Le corps à l’épreuve du réel
Pour le spectateur de 2014, la boucherie des champs de bataille ne bénéficie plus d’aucun déficit de représentation : que ce soit dans Il faut sauver le soldat Ryan de Steven Spielberg, Mémoires de nos pères de Clint Eastwood ou encore dans le récent Fury de David Ayer, les meurtrissures sont exhibées frontalement sous l’œil d’une caméra parfois complaisante dans l’édification de l’horreur. En 1930, lorsqu’À l’ouest, rien de nouveau sort sur les écrans, nous sommes encore très loin d’envisager une telle frontalité.
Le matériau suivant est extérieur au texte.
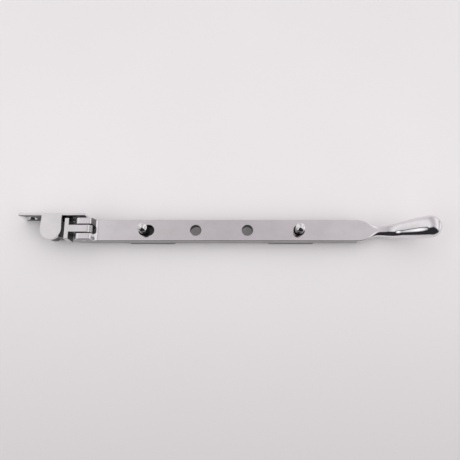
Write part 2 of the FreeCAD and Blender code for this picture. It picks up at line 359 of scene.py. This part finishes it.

Tout au plus l’horreur qu’inspire le retour au pays des soldats blessés (amputés, brûlés, déformés) nourrit l’imaginaire de réalisateurs qui feront de la tératologie leur domaine de prédilection (Tod Browning en tête) pour construire une réflexion sur le corps et ses anormalités.
Mais ce n’est pas pour autant que la caméra de Milestone et ses choix de montage font preuve d’une prudence excessive dans l’évocation de l’insoutenable : les ellipses ou le hors-champ (sur les membres amputés, sur les morts précipitées) fonctionnent comme des périphrases qui ne trompent jamais sur l’interprétation que le spectateur peut en faire. Presque dans chaque scène, l’horreur du quotidien des tranchées bénéficie d’une reconstitution d’inspiration documentaire qui ne pose plus aucune distance fictive face à ce qui nous est donné à voir : dans de précaires abris qui protègent à peine de la mitraillette et des bombardements ennemis, la peur qui terrasse les jeunes appelés n’est jamais réduite à un argument scénaristique ; elle est au contraire le contrepoint d’événements interdépendants et inextricables qui trouvent leur plus complète expression dans cette échelle de plans que Milestone construit pour mieux saisir l’inéluctabilité de la mort qui guette inlassablement.
Emphase tragique
Il serait pour autant dommage de réduire le grand intérêt d’À l’ouest, rien de nouveau à cette accumulation de détails qui en font une œuvre à la fois funeste et ultra-réaliste. Au-delà des décors et des spectaculaires scènes de bataille, c’est avant tout le discours sur la place de l’humain qui fait toute la valeur de cette œuvre pacifiste. Si aucun personnage ne tire son épingle du jeu en devenant un héros, tous ne sont pas égaux devant la mort. Sauf qu’ici, point de tactique personnelle pour justifier la survie de l’un par rapport à l’autre : tout n’est qu’affaire de chance, de malchance, en somme d’arbitraire. La cruauté du hasard est parfaitement mise en perspective lorsque la caméra suit lors d’un impressionnant panneau le déplacement de la mitrailleuse qui abat un à un les soldats ennemis. La scène semble tout droit sortir d’un jeu-vidéo sauf qu’elle fait ici écho à une réalité encore très présente dans l’esprit des hommes de l’époque (après tout, la Première Guerre mondiale n’est terminée que depuis douze ans).
Le scénario, d’une intelligence remarquable malgré le didactisme de certaines scènes qu’il convient néanmoins de contextualiser, s’appuie sur la personnification des enjeux pour provoquer habilement l’identification et susciter l’empathie du spectateur : on pense par exemple à ce lien funeste que constituent les confortables bottes de cuir abandonnées par un soldat amputé d’une jambe et que se redonnent les camarades au fur et à mesure de leur disparition sur le champ de bataille. On peut également citer cette scène – d’une longueur inhabituelle pour l’époque – où l’un des soldats allemands se retrouvent en tête-à-tête avec un Français qu’il vient de blesser gravement : l’ennemi n’est alors plus enveloppé de cet anonymat qui préserve de la culpabilité. À cet instant, il est difficile de ne pas penser au superbe L’Homme que j’ai tué d’Ernst Lubitsch où un jeune soldat allait à la rencontre de la famille de son adversaire pour obtenir son pardon. Si le film refuse toute glorification de l’héroïsme, À l’ouest, rien de nouveau ne propose pas moins qu’une sublimation de la tragédie humaine. Le caractère éphémère de la vie humaine en fait toute sa préciosité : rarement une scène finale (tournée contre l’avis du studio) l’aura autant démontré.